Any help would be appreciated.


----------



## account.reynold

Hey I wanted to do the same thing for the PS2 awhile back with an old computer monitor. I couldnt figure it out.


----------



## Real_Bullet

what kind of laptop is it?

i dont know much about these things, but it would seem to me it should come on connecting it and turning the xbox or whatever system on.

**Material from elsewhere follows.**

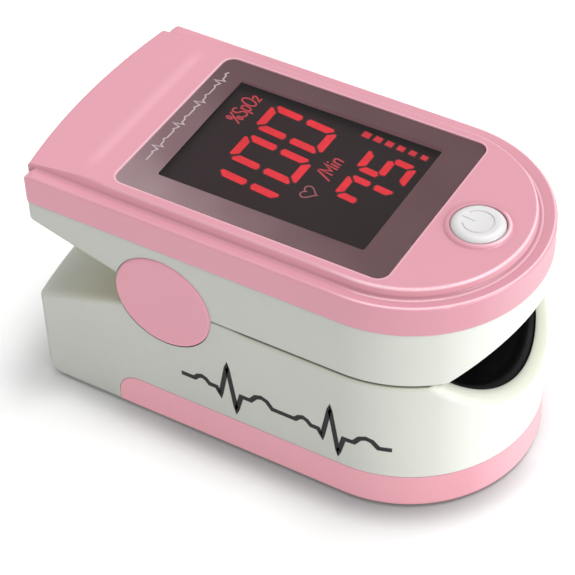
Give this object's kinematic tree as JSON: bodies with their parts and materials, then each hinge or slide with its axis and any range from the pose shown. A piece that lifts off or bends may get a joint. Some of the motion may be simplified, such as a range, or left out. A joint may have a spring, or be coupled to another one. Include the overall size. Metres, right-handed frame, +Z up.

you also may wanna boot up into the bios of your laptop and check to see if theirs any options, or on your desktop see what options it gives you in video settings.


----------



## TheMatt

I belive that is for plugging an Xbox 360 into a VGA *input*. I have never seen one of those on a laptop, you are probably trying to plug it into the VGA *out*, which won't work. You will need a PCMCIA or USB TV tuner, and that still won't be the best picture quality.


----------



## laboye

That adapter will work, but you need some sort of video input on your laptop. What is your machine's brand and model?


----------



## philfoster2004

Hi im having this problem to, my laptop is Acer Aspire 6935G.
Any help is much appreciated.


----------



## MartialGore

Well, it all depends on 1. your current os. 2. how old/what model your laptop is. but if your laptop doesnt have a vga plug in but it does have a dvi plug in your going to have to buy a dvi to vga plug in. for instance i have a 2005 toshiba satellite. fortunatly that is good for me because it is old enough to have a vga. a dvi is bassicly a reverce vga. so look for that. now, it depends on your os because it may not be compatible. so check if that has is like xp vista or 7 compatible.


----------